Superintelligence: Paths, Dangers, Strategies Review Part 1: Is Time Running Out?

Some time ago, professional YouTube explainer of things CGP Grey recommended a book in his latest Q&A, and it sounded like exactly the kind of thing I like to read. Superintelligence: Paths, Dangers, Strategies is author Nick Bostrom’s addition to the growing body of work making the case that we may not be ready for the consequences of artificial intelligence (AI). A somewhat heavy read, the book covers topics including what actually counts as an AI, the idea of an “intelligence explosion” akin to the agricultural or industrial revolutions, and the different disciplines that may eventually produce a digital mind comparable to or greater than our own. But ultimately, it’s about whether we as a society and species are prepared or even cognizant of the potential ramifications of such an intelligence. But before we talk about his conclusions, I think it’s important to address his leading question: Why should we be worried about that right now?

Futurists have long been claiming that a digital generalized intelligence is “right around the corner”, but in practice this has proven to be far beyond our grasp time and time again. What’s so different about this point in time that makes the issue so urgent? Well, for Bostrom’s part, he approaches the discussion with a pretty measured response. Rather than suggesting we’re only a couple of decades away, his conclusion is that our arrival at this technology is more or less inevitable. From that standpoint, it follows that if we know it’s incredibly likely to come at some point in the future, we should make every attempt to prepare for it.

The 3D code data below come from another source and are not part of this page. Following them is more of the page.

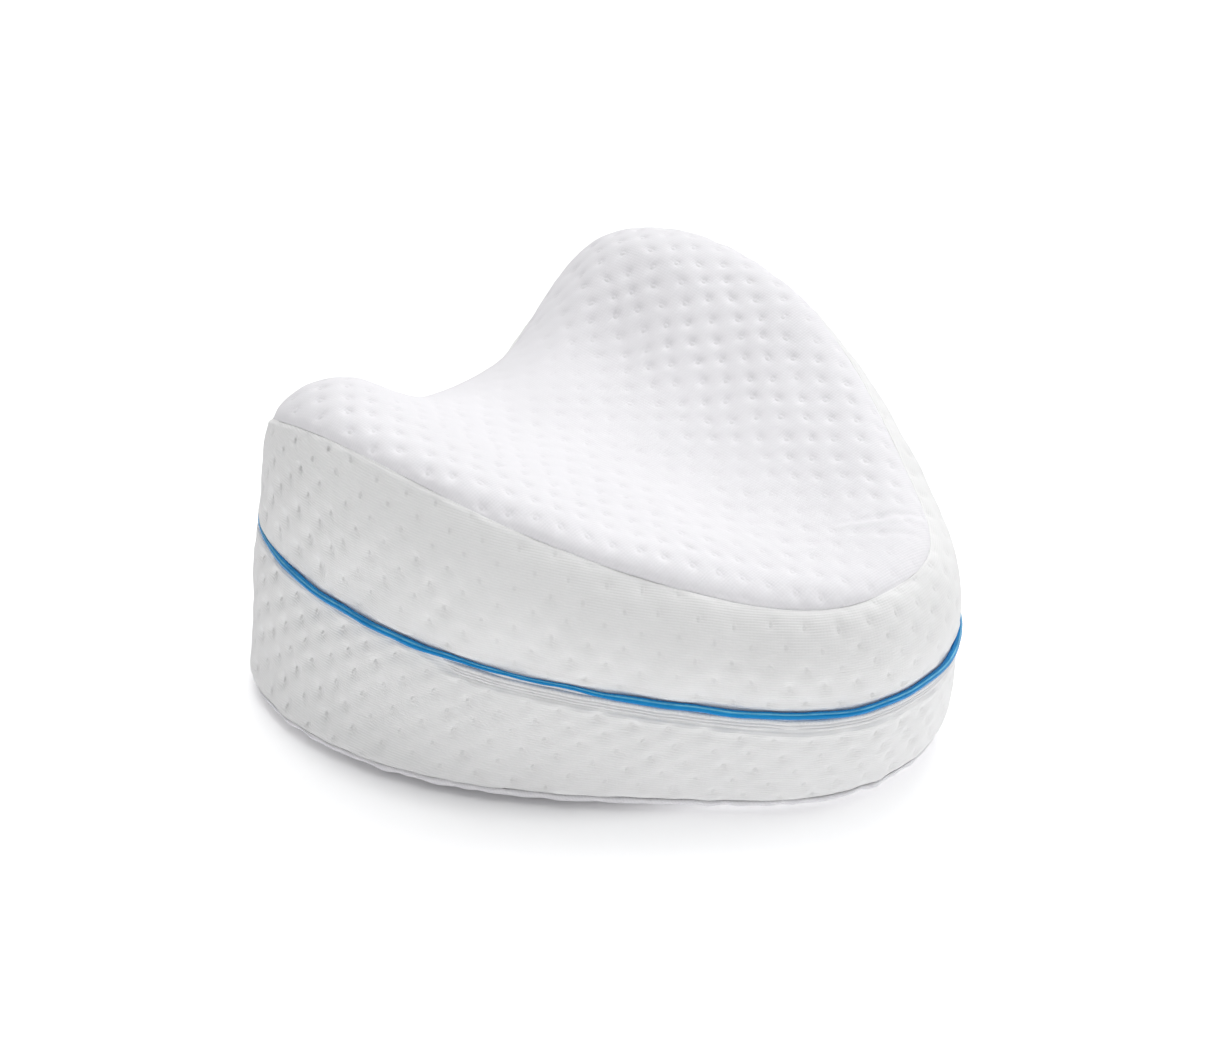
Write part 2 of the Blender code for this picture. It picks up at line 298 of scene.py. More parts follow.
# Dimples: pits stand in staggered rows. Pitch along a row, row spacing and shifts as drawn off the cloth.
TOP_PITCH = 14.85
TOP_ROW = 6.44
BAND_PITS_ROUND = 60
UPPER_ROW = 7.4
LOWER_ROW = 6.2
PIT_WIDTH = 1.1
PIT_DEPTH = 0.27
BOWL_WIDTH = 2.7
BOWL_DEPTH = 0.7
TALL_PITS = 1.2
WARP_LENGTH = 24.0
WARP_ALONG = 0.06
WARP_ACROSS = 0.11


def top_rows(x, w):
    """Numbering of the top panel's pits, along the rows and across them, from placed x and the run across."""
    a = x / 100.0
    b = w / 100.0
    along = -0.431 + 100.0 / TOP_PITCH * a + 0.067 * b + 0.117 * b**2 + 0.102 * a * b - 0.314 * a**2
    across = -7.532 + 100.0 / TOP_ROW * b + 1.339 * a + 0.028 * b**2 - 0.056 * a * b + 0.67 * a**2
    return along, across


def folded(a):
    """Places from the tip along the near side in hundreds of millimetres, run back before the notch."""
    half = PERIMETER / 200.0
    knots = (-half, -0.5, 2.8, half)
    return np.interp(a, knots, (1.15, -0.5, 2.8, 1.15))


def upper_rows(places, height):
    """Numbering of the upper band's pits, from the place along the piping and the height over it."""
    a = (places - 0.5 * PERIMETER) / 100.0
    b = height / 100.0
    f = folded(a)
    along = -0.69 + BAND_PITS_ROUND * a * 100.0 / PERIMETER + 0.64 * b - 1.42 * b**2 - 0.21 * f * b
    across = -2.56 + 12.5 * b + 5.9 * b**2 + 0.03 * f - 1.17 * f * b + 0.05 * f**2
    return along, across


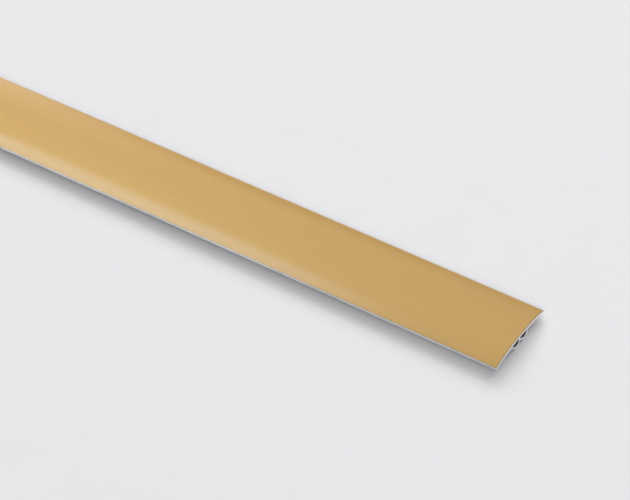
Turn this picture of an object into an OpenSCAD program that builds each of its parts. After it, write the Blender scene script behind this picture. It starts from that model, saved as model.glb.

I understand that Bostrom is trying to shy away from hyperbole here, but could it be that we’re a bit closer than he gives us credit for?

Of particular interest to us in assessing the closeness of general AI, I think, is the topic of evolutionary algorithms. By the way, from here on out, note that this is complicated material which is definitely outside my field of expertise. I’ve been reading up on some of the computer theory for the last eight years or so, but before you repeat what you read here to friends, I highly encourage you read any linked material or outside research for yourself. This is basically going to be a sort of “crash course” version. With that out of the way, evolutionary algorithms are pretty much what it says on the tin. You start with a model population that has measurable traits, then apply a “fitness function” to that population, which selects the most fit individuals for the next round of the algorithm. The idea is that, given a population of virtual minds, we could apply a fitness function of intelligence much in the same way natural evolution seems to have arrived at the same point. In fact, because this is artificial selection with a goal in mind, it stands to reason that intelligence developed in this way would happen much faster than in nature.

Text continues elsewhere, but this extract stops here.